Yes it would be a great body to cast!

Painted Candy Apple Red and Blue Metalic :thumbsup:

Oh Metallic Green, Flat Black, Transparent Orange, Yellow of coarse...

Bob...looks like it would slip right out of the mold also...zilla


----------



## Joe65SkylarkGS (Feb 15, 2010)

Dave I remember seeing that one. That is HOT!!!! You could never have enough models imo!!!


Bob, would you like to see this show up at your door??? Hmm???

Yellow!!!LOL!!


----------



## videojimmy (Jan 12, 2006)

funny Joe... I just bought the same Hot Wheels this weekend for a conversion.
Great minds think alike.


----------



## Joe65SkylarkGS (Feb 15, 2010)

videojimmy said:


> funny Joe... I just bought the same Hot Wheels this weekend for a conversion.
> Great minds think alike.



Hahaha you know it bud!!

I also found in a walmart bag from a few months ago with a GhostBusters Hearse in it and it has some cool plastic parts on it that can easily used!!!
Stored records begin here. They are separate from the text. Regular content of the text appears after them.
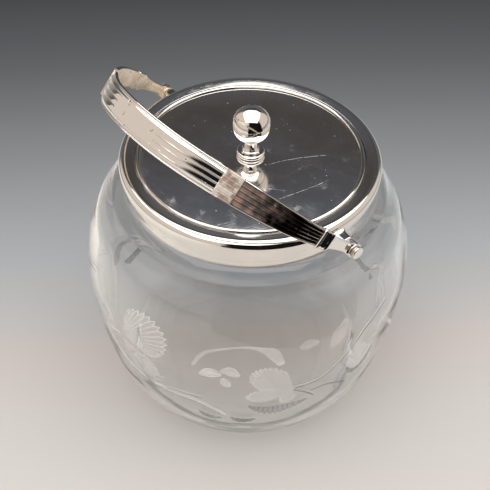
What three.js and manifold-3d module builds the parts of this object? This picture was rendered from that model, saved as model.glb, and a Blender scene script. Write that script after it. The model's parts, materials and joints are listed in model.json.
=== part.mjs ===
// A lidded glass biscuit barrel: a round clear jar with a silver-plated collar, a lift-off lid
// with a ball knob, and an arched swing handle that leans forward on its stops.
// Millimetres, +Z up. The origin is the centre of the base on the table. The handle swings about
// a line along X, and at rest it leans towards -Y.

import * as THREE from 'three';
import { mergeVertices } from 'three/addons/utils/BufferGeometryUtils.js';
import Module from 'manifold-3d';

const wasm = await Module();
wasm.setup();

// Driving dimensions of the whole object
const rimHeight = 140;
const jarRadius = 79;
const collarRadius = 60;
const handleRise = 79;
const handleLean = THREE.MathUtils.degToRad(48.7);
const seatGap = 0.3;
const sheet = 0.9;

// Jar: its outline's heights are shares of the shoulder's height. Up to the widest place its radii
// are shares of the jar's radius, and above it they are shares of the way out from neck to widest
const jarWall = 3.6;
const jarFloor = 9.5;
const footInnerRadius = 44;
const footRise = 1;
const pontilRadius = 23;
const pontilDepth = 1.4;
const pontilHollowShare = 0.75;
const neckWall = 4;
const bellyShares = [
  [0.658, 0], [0.735, 0.012], [0.806, 0.066], [0.904, 0.192], [0.959, 0.345], [0.99, 0.5], [1, 0.65],
];
const shoulderShares = [[0.849, 0.81], [0.536, 0.928], [0.242, 0.993]];
const floorFlatShare = 0.6;
const floorCornerShare = 0.12;

// Collar: a wall band, a rolled rim over it and a flat seat ring that the lid rests on. The rim is
// round outside its crest and falls gently inside it
const collarDepth = 13.6;
const rollWidth = 7.1;
const rollHeight = 2;
const rollOuterRound = 3;
const rollInnerFall = 1;
const rollOverhang = 0.6;
const rollSlopeShare = 0.35;
const seatThickness = 1;
const neckClearance = 0.9;

// Lid: a plate with a raised edge bead, and a locating ring under it that drops into the neck
const lidPlateThickness = 1.1;
const lidRunningGap = 0.6;
const beadWidth = 2.1;
const beadHeight = 0.7;
const locatingDepth = 6.5;

// Knob: foot, stem and ball drawn down on the lid by a stud with its washer and nut
const ballRadius = 8.75;
const ballCentreHeight = 16.6;
const ballFlatRadius = 3.4;
const footDiscRadius = 6.5;
const footDiscHeight = 2;
const footStepRadius = 4.9;
const stemWaistRadius = 2.9;
const stemCapHeight = 1.1;
const studRadius = 1.6;
const studDepthInBall = 4;
const studTail = 0.8;
const washerRadius = 4.6;
const washerThickness = 0.8;
const nutRadius = 4;
const nutThickness = 2.6;

// Pivots: a lug on each side of the collar, and a headed pin through the handle's eye
const pivotDrop = 6.7;
const lugReach = 6.3;
const lugRootWidth = 6.4;
const lugTipWidth = 4.8;
const lugRiseAbove = 3.2;
const lugRootDrop = 5;
const lugTipDrop = 3;
const pinRadius = 1.3;
const pinHeadRadius = 2.9;
const pinHeadThickness = 0.9;
const pinDomeShare = 0.5;
const pinInset = 0.6;
const eyeRadius = 3.6;
const eyeLength = 4.6;
const pivotWasherThickness = 0.4;

// Handle: the arch's centre line as shares of its half span and rise, from pivot to crown
const bandThickness = 1.8;
const bandEndWidth = 8;
const bandCrownWidth = 12.4;
const archShares = [
  [1, -0.12], [1, 0], [0.997, 0.127], [0.98, 0.276], [0.907, 0.454], [0.745, 0.646],
  [0.542, 0.814], [0.294, 0.953], [0, 1],
];
const archLift = 0.08;
const armThickness = 2.5;
const armEyeWidth = 5.4;
const armNeckWidth = 5;
const armLength = 17;
const hubWidth = 7.6;
const hubLength = 2.4;
const hubThickness = 2.7;
const blockWidth = 8.8;
const blockLength = 4.3;
const blockThickness = 3.1;
const tieStart = 64.5;
const tieLength = 8;
const tieProud = 0.25;

// How finely round shapes are divided
const bodySteps = 48;
const rimSteps = 60;
const knobSteps = 24;
const pinSteps = 16;
const cornerSteps = 4;
const nutSides = 6;
const outlineSteps = 20;
const archSteps = 44;
const archSamples = 176;
const tieSteps = 3;
const weldTolerance = 1e-4;
const cutOverrun = 2;

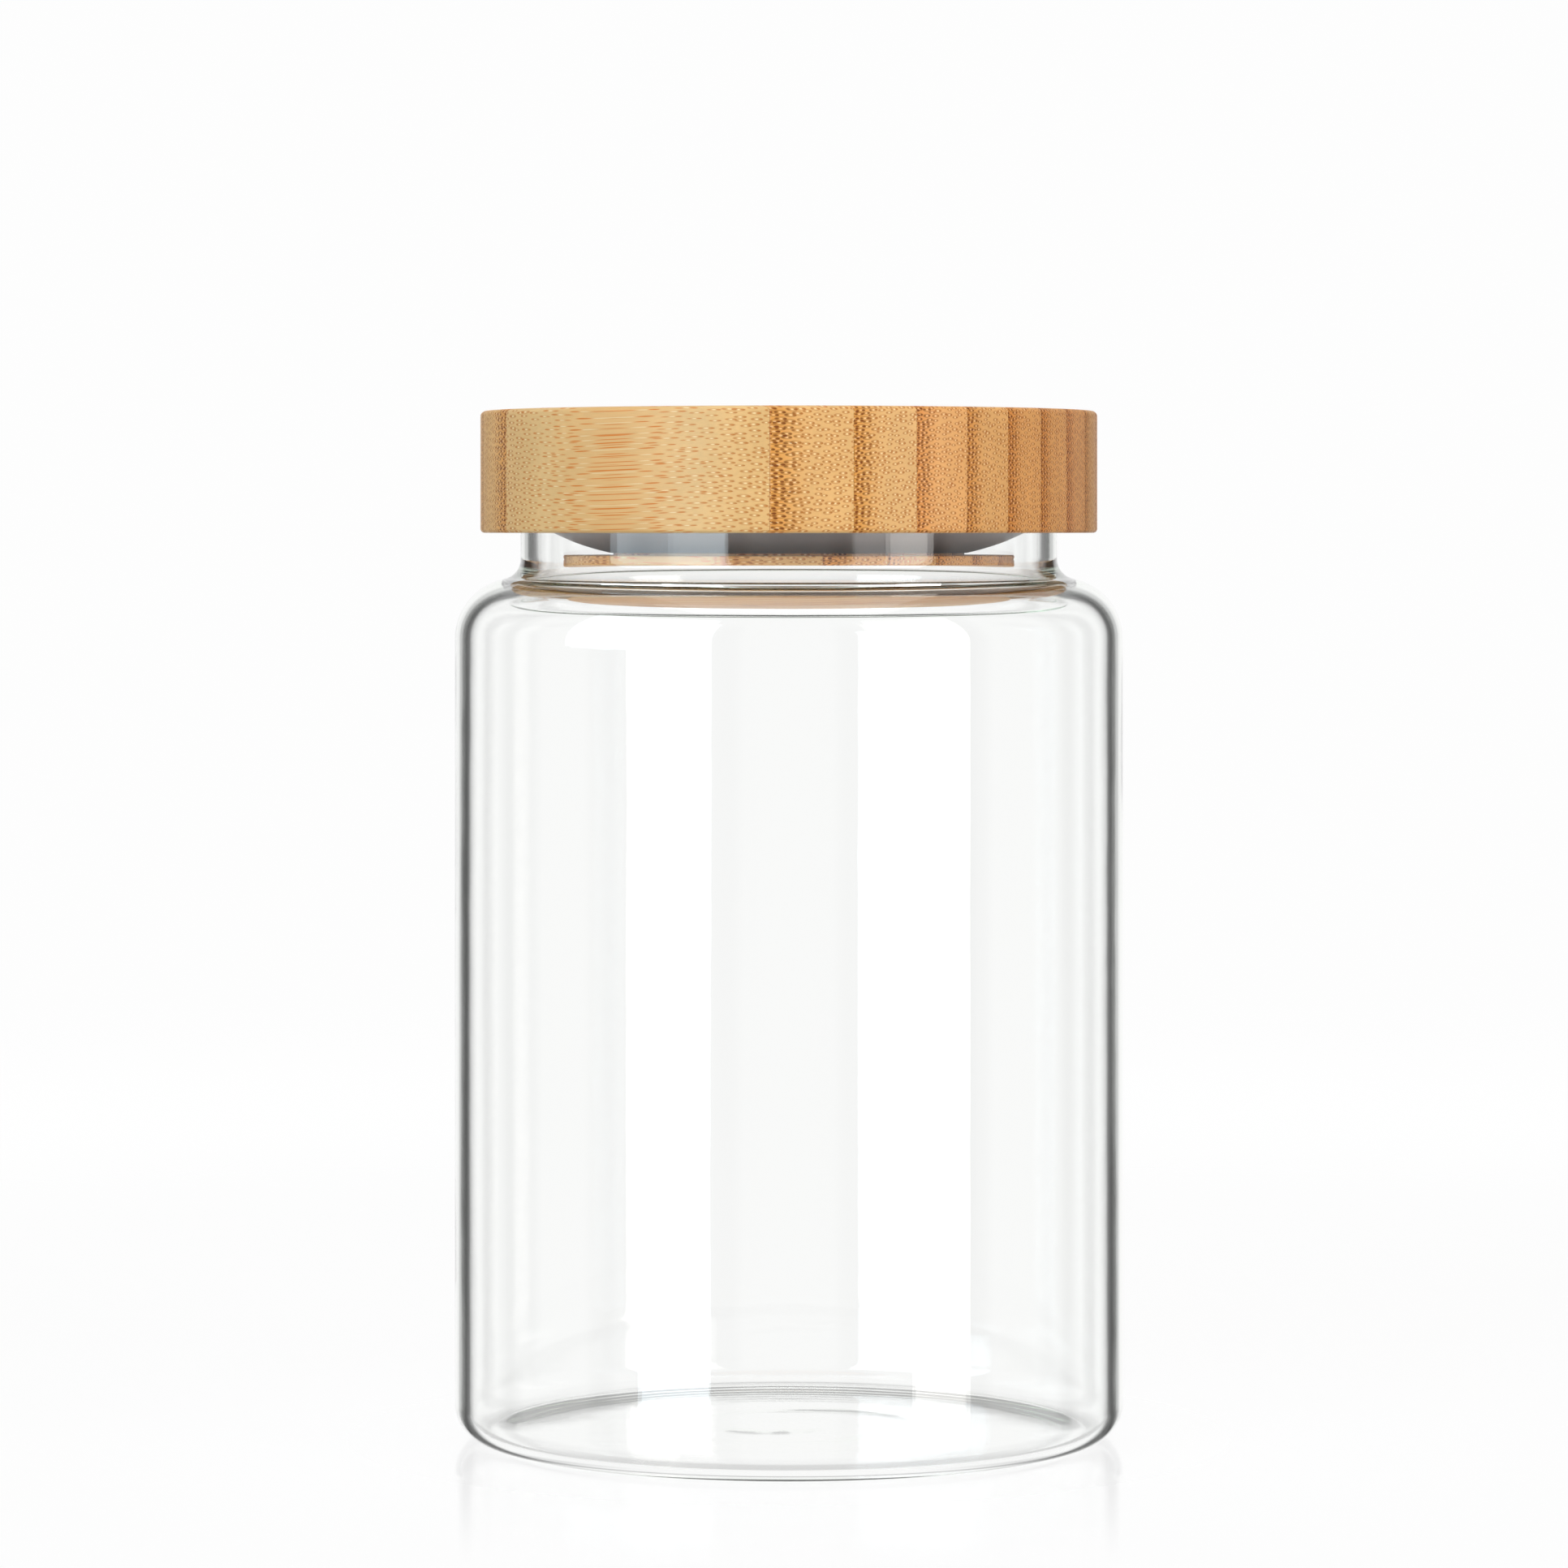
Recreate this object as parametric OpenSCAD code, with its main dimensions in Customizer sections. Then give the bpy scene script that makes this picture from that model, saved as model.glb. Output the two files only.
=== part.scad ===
// Lidded glass canister: a blown glass jar with a turned, edge-glued bamboo lid.
// The lid plugs into the neck and a moulded silicone ring makes the seal.
// Origin: centre of the ring that the jar stands on. +Z runs up the jar's axis, -Y is the front.

/* [Jar] */
// Outside diameter of the jar's body
body_d = 100; // [96:1:112]
// Thickness of the glass in the body and shoulder
wall_t = 2.2; // [1.6:0.1:2.6]
// Thickness of the glass in the base, above the ring it stands on
base_t = 1.6; // [1.5:0.1:4]
// Height at which the straight wall turns into the shoulder
shoulder_z = 119.5; // [80:0.5:122]
// Outside radius of the shoulder
shoulder_r = 9; // [8:0.5:10]
// Outside radius of the rounded heel
heel_r = 5; // [3.5:0.5:7]
// Rise of the push-up under the middle of the base
push_up = 0.4; // [0.3:0.1:0.5]

/* [Neck] */
// Outside diameter of the neck
neck_d = 80.4; // [79.8:0.1:81.4]
// Thickness of the glass in the neck and at the rim
neck_t = 2.6; // [2.2:0.1:2.6]
// Outside radius of the hollow where the neck meets the shoulder
neck_fillet_r = 3; // [2:0.5:4]

/* [Lid] */
// Diameter of the lid
lid_d = 92.4; // [88:0.2:98]
// Height of the lid's visible disc
lid_h = 18.2; // [14:0.2:26]
// Height of the lid's lower edge above the surface the jar stands on
lid_z = 135.2; // [134.8:0.1:145]
// Radius worked onto the lid's top edge
top_edge_r = 0.8; // [0.5:0.1:3]
// Radius worked onto the lid's lower edge
low_edge_r = 0.6; // [0.3:0.1:1.5]
// Depth of the channel in the lid's underside that takes the rim
channel_h = 6; // [5.5:0.1:8]
// Room between the neck and the channel's outer wall
channel_gap = 0.8; // [0.5:0.1:1.5]

/* [Bamboo strips] */
// Thickness of one bamboo strip
strip_t = 7.36; // [5:0.02:12]
// Thickness of the first strip, at the front left of the lid
first_strip_t = 6.25; // [3:0.05:7]
// Turn of the strips about the lid's axis, away from square to the front
strip_turn = 33.6; // [0:0.1:90]

/* [Plug and seal] */
// Diameter of the plug's bottom flange, which keeps the seal on
flange_d = 67.6; // [66:0.2:70]
// Thickness of that flange
flange_t = 1.6; // [1.2:0.1:3]
// Distance from the lid's lower edge down to the flange
seal_drop = 3.3; // [3.3:0.1:3.8]
// Diameter of the plug where the seal sits
groove_d = 52.6; // [52:0.2:54]
// Radius of the gentle curve of the seal's underside
under_r = 36; // [34:0.5:40]
// Radial clearance between the seal's lip and the neck's bore
lip_gap = 0.1; // [0.05:0.01:0.1]

/* [Hidden] */
$fn = 180;
body_r = body_d / 2;
neck_r = neck_d / 2;
bore_r = neck_r - neck_t;
lid_r = lid_d / 2;
flange_r = flange_d / 2;
groove_r = groove_d / 2;
channel_r = neck_r + channel_gap;

// Clearance wherever two separate pieces face each other without pressing
clearance = 0.3;
// Overlap that makes neighbouring shapes merge cleanly
merge = 0.5;
// The neck's hollow bites this far into the shoulder's curve, so that the two arcs cross cleanly
bite = 0.004;

rim_z = lid_z + channel_h - clearance;
rim_r = neck_t / 2;
// The lip meets the bore just under the rounded rim
lip_below_round = 0.4;
lip_z = rim_z - rim_r - lip_below_round;
lip_r = bore_r - lip_gap;
lip_round_r = 1.3;
seal_in_r = groove_r + clearance;
seal_low_z = lid_z - seal_drop + clearance;
// The underside's curve turns about a ring this far from the lid's axis
under_x = 19.3;
under_z = seal_low_z + sqrt(pow(under_r, 2) - pow(seal_in_r - under_x, 2));
plug_z = lid_z - seal_drop - flange_t;
// The plug's core is at least this thick in any strip that carries a part of the flange
least_core = 2;

// Glass gathers in the heel, so its inside curve is gentler than an even wall's by this much
heel_gather = 0.4;
inner_heel_r = heel_r - wall_t + heel_gather;
// It thins where the neck is drawn out of the shoulder
neck_draw = 0.4;
inner_fillet_r = neck_fillet_r + neck_t - neck_draw;
// Width of the flat ring that the jar stands on, and the radius of its inner edge
foot_w = 2;
foot_r = body_r - heel_r - foot_w;
push_up_r = (foot_r * foot_r + push_up * push_up) / (2 * push_up);
// The push-up is a small cap of a very large circle, so that circle needs finer steps
push_up_fn = 1440;

strip_count = ceil((lid_d - first_strip_t) / strip_t) + 1;
function strip_name(i) = str("bamboo_strip_", i < 10 ? "0" : "", i);
// Distance of a glue line from the lid's axis, counted back from the lid's front left edge
function glue_line(i) =
    i < 1 ? lid_r + merge :
    i >= strip_count ? -lid_r - merge :
    lid_r - first_strip_t - (i - 1) * strip_t;
// The same below the lid's disc: a glue line that would miss the plug's core, or shave only
// a thin piece off it, is pushed clear, so the next strip in carries the flange out there
function plug_line(i) =
    abs(glue_line(i)) < groove_r - least_core ? glue_line(i) :
    glue_line(i) > 0 ? lid_r + merge : -lid_r - merge;
function straight_cut(i) =
    plug_line(i - 1) == glue_line(i - 1) && plug_line(i) == glue_line(i);
// Level in the open seal groove where a strip's disc part gives way to its plug part
split_z = lid_z - seal_drop / 2;
// Honey tone that wanders a little from strip to strip
honey = [0.80, 0.62, 0.40];
honey_spread = [0.045, 0.035, 0.03];
tone_step = 137;
function strip_tone(i) = honey + honey_spread * sin(i * tone_step);

// Half outline of a solid bottle, standing right of the axis
module bottle_half(body, neck, shoulder, heel, fillet, z_low, z_high) {
    shoulder_x = body - shoulder;
    fillet_x = neck + fillet;
    reach = shoulder + fillet - bite;
    fillet_z = shoulder_z + sqrt(pow(reach, 2) - pow(fillet_x - shoulder_x, 2));
    translate([0, z_low]) square([body - heel, heel + merge]);
    translate([body - heel, z_low + heel]) circle(heel);
    translate([0, z_low + heel]) square([body, shoulder_z - z_low - heel]);
    translate([shoulder_x, shoulder_z]) circle(shoulder);
    translate([0, shoulder_z - merge]) square([shoulder_x, shoulder + merge]);
    difference() {
        polygon([[0, shoulder_z], [shoulder_x, shoulder_z], [fillet_x, fillet_z], [0, fillet_z]]);
        translate([fillet_x, fillet_z]) circle(fillet);
    }
    translate([0, shoulder_z]) square([neck, z_high - shoulder_z]);
}

// The blown jar: body, shoulder and neck in one piece, open at the top
module glass_jar() {
    color([0.84, 0.92, 0.91, 0.45])
    rotate_extrude() {
        difference() {
            bottle_half(body_r, neck_r, shoulder_r, heel_r, neck_fillet_r, 0, rim_z - rim_r);
            bottle_half(body_r - wall_t, bore_r, shoulder_r - wall_t, inner_heel_r, inner_fillet_r,
                        base_t, rim_z + merge);
            translate([0, push_up - push_up_r]) circle(push_up_r, $fn = push_up_fn);
        }
        translate([bore_r + rim_r, rim_z - rim_r]) circle(rim_r);
    }
}

// Moulded silicone ring: a dished underside that sweeps out and up to the lip that meets the bore
module seal_ring() {
    color([0.80, 0.84, 0.86, 0.9])
    rotate_extrude() {
        intersection() {
            translate([under_x, under_z]) circle(under_r);
            translate([seal_in_r, seal_low_z - merge])
                square([lip_r - seal_in_r, lip_z - seal_low_z + merge]);
        }
        translate([lip_r - lip_round_r, lip_z]) circle(lip_round_r);
        translate([seal_in_r, lip_z - merge])
            square([lip_r - lip_round_r - seal_in_r, lip_round_r + merge]);
    }
}

// Half outline of the whole turned lid: disc, rim channel, seal groove and plug flange
module lid_half() {
    difference() {
        union() {
            translate([0, lid_z]) square([lid_r - low_edge_r, low_edge_r + merge]);
            translate([lid_r - low_edge_r, lid_z + low_edge_r]) circle(low_edge_r);
            translate([0, lid_z + low_edge_r]) square([lid_r, lid_h - low_edge_r - top_edge_r]);
            translate([lid_r - top_edge_r, lid_z + lid_h - top_edge_r]) circle(top_edge_r);
            translate([0, lid_z + lid_h - top_edge_r - merge])
                square([lid_r - top_edge_r, top_edge_r + merge]);
        }
        translate([groove_r, lid_z - merge]) square([channel_r - groove_r, channel_h + merge]);
    }
    translate([0, plug_z]) square([flange_r, flange_t]);
    translate([0, plug_z]) square([groove_r, lid_z - plug_z + merge]);
}

// The space between two glue lines, over a range of heights
module slab(outer, inner, low_z, high_z) {
    if (outer > inner)
        translate([-lid_d, -outer, low_z])
            cube([2 * lid_d, outer - inner, high_z - low_z]);
}

// One strip: a straight slice of the turned lid, with its fibres running the strip's length
module bamboo_strip(i) {
    low_z = plug_z - merge;
    high_z = lid_z + lid_h + merge;
    color(strip_tone(i))
    intersection() {
        rotate_extrude() lid_half();
        rotate([0, 0, -strip_turn]) {
            slab(glue_line(i - 1), glue_line(i), straight_cut(i) ? low_z : split_z, high_z);
            if (!straight_cut(i))
                slab(plug_line(i - 1), plug_line(i), low_z, split_z + merge);
        }
    }
}

glass_jar();
seal_ring();
for (i = [1 : strip_count])
    bamboo_strip(i);
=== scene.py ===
"""Visual model of a lidded glass canister: blown jar, silicone seal and laminated bamboo lid."""
from __future__ import annotations

import logging
import math
from collections.abc import Callable, Sequence
from dataclasses import dataclass, field
from enum import Enum

import bmesh
import bpy
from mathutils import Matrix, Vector


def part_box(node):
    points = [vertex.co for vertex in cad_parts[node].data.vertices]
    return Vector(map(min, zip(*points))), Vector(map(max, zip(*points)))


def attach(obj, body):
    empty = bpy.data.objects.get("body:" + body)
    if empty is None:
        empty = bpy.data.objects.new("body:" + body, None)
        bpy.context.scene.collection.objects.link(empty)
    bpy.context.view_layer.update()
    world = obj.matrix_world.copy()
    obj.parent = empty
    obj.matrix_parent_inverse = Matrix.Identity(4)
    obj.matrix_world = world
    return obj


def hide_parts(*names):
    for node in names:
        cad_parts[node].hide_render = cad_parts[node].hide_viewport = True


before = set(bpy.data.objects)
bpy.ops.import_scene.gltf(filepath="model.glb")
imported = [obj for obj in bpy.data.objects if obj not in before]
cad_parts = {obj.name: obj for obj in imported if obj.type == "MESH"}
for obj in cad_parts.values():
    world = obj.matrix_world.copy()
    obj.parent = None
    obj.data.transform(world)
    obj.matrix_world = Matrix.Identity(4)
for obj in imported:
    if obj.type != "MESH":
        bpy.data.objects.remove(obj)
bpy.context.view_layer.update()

log = logging.getLogger("canister")

MM = 0.001
METRES_TO_MM = (1 / MM, 1 / MM, 1 / MM)
WHITE = (1.0, 1.0, 1.0, 1.0)
SLAT_WIDTH = 7.36
NO_KNOT = 500.0
EYE_OVER_LID_EDGE = 0.0008
GRAIN_TURN = math.radians(33.6)
ALONG_GRAIN = (math.cos(GRAIN_TURN), -math.sin(GRAIN_TURN), 0.0)
ACROSS_GRAIN = (-math.sin(GRAIN_TURN), -math.cos(GRAIN_TURN), 0.0)

Point = tuple[float, float]
Colour = tuple[float, float, float, float]
Value = float | Sequence[float] | bpy.types.NodeSocket
Settle = Callable[[float, float, float], Point]


class Body(Enum):
    """The canister's moving bodies."""

    JAR = "jar"
    SEAL = "seal"
    LID = "lid"


class Slot(Enum):
    """Finishes that a scene may repaint."""

    GLASS = "clear_glass"
    SILICONE = "silicone"
    BAMBOO = "bamboo"


def paint(red: float, green: float, blue: float) -> Colour:
    """Turns a colour as a screen shows it, from 0 to 255, into the shader's own scale.

    Args:
        red: Red part.
        green: Green part.
        blue: Blue part.

    Returns:
        The same colour on the scale that shaders work in, with full cover.
    """
    parts = [part / 255 for part in (red, green, blue)]
    parts = [p / 12.92 if p <= 0.04045 else ((p + 0.055) / 1.055) ** 2.4 for p in parts]
    return (parts[0], parts[1], parts[2], 1.0)


# ---------------------------------------------------------------- outlines and turned meshes


def arc(centre: Point, radius: float, start: float, end: float, steps: int) -> list[Point]:
    """Lays points along a round stretch of an outline.

    Args:
        centre: Centre of the curve, as distance from the axis and height.
        radius: Radius of the curve.
        start: Angle of the first point in degrees, counted up from straight outwards.
        end: Angle of the last point in degrees.
        steps: Number of equal steps between the two.

    Returns:
        The points from start to end, both included.
    """
    angles = [math.radians(start + (end - start) * k / steps) for k in range(steps + 1)]
    return [(centre[0] + radius * math.cos(a), centre[1] + radius * math.sin(a)) for a in angles]


def split_long(points: list[Point], longest: float) -> list[Point]:
    """Adds points to an outline so that no stretch is longer than a limit.

    Args:
        points: The outline's points in order.
        longest: Longest stretch that stays in one piece.

    Returns:
        The same outline with the extra points and without doubled ones.
    """
    result = [points[0]]
    for (r0, z0), (r1, z1) in zip(points, points[1:]):
        length = math.hypot(r1 - r0, z1 - z0)
        if length < 1e-4:
            continue
        count = max(1, math.ceil(length / longest))
        result += [(r0 + (r1 - r0) * k / count, z0 + (z1 - z0) * k / count)
                   for k in range(1, count + 1)]
    return result


def turned(outline: list[Point], sides: int, ring: bool = False,
           settle: Settle | None = None) -> bmesh.types.BMesh:
    """Turns an outline in millimetres about the Z axis, as on a lathe.

    Args:
        outline: Points as distance from the axis and height. A point on the axis is a pole.
        sides: Number of steps round the axis.
        ring: True where the last point joins the first.
        settle: Moves a point as the making of the real piece does. It is given the point's
            distance from the axis, its height and its angle round the axis.

    Returns:
        A closed mesh in metres with its faces looking outwards.
    """
    mesh = bmesh.new()
    rings = []
    for r, z in outline:
        loop = []
        for k in range(1 if r < 1e-6 else sides):
            angle = 2 * math.pi * k / sides
            rr, zz = settle(r, z, angle) if settle else (r, z)
            loop.append(mesh.verts.new((rr * math.cos(angle) * MM, rr * math.sin(angle) * MM,
                                        zz * MM)))
        rings.append(loop)
    pairs = list(zip(rings, rings[1:]))
    if ring:
        pairs.append((rings[-1], rings[0]))
    for low, high in pairs:
        for k in range(sides):
            nxt = (k + 1) % sides
            corners = [low[k % len(low)], low[nxt % len(low)],
                       high[nxt % len(high)], high[k % len(high)]]
            mesh.faces.new(list(dict.fromkeys(corners)))
    bmesh.ops.recalc_face_normals(mesh, faces=mesh.faces)
    return mesh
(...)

Now I have to find the guy on here that molded it. I know someone here did and I even inquired about getting one.


----------



## bobhch (Apr 22, 2007)

Joe65SkylarkGS said:


> Dave I remember seeing that one. That is HOT!!!! You could never have enough models imo!!!
> 
> 
> Bob, would you like to see this show up at your door??? Hmm???
> ...


Heck yeah...I am waiting to get everyones Elements casted up right now and do a mass mailing so, hang on just a little longer. 

Tony or 706hemi is the Ghostbuster maker...Click on this link below!

http://www.hobbytalk.com/bbs1/showthread.php?t=281247&page=6

Post #77 These things are sweet. I got a few and can't wait to get one done up soon. 

I took one of them already and de-ghostbuster-ized it for the 59 Caddy Hearse fun machine! :hat:

Bob...cast on...zilla


----------



## Joe65SkylarkGS (Feb 15, 2010)

bobhch said:


> Heck yeah...I am waiting to get everyones Elements casted up right now and do a mass mailing so, hang on just a little longer.
> 
> Tony or 706hemi is the Ghostbuster maker...Click on this link below!
> 
> ...



Ok you got it. I will send it when you tell me. Tony actually offered to cast it but it would be easier to send it within the states.

And I hit him up for 2 of them to do what your doing!!!lol!!!

Just waiting to hear back from him on how much and where to send payment. 

Tony in US dollars bud lol.


----------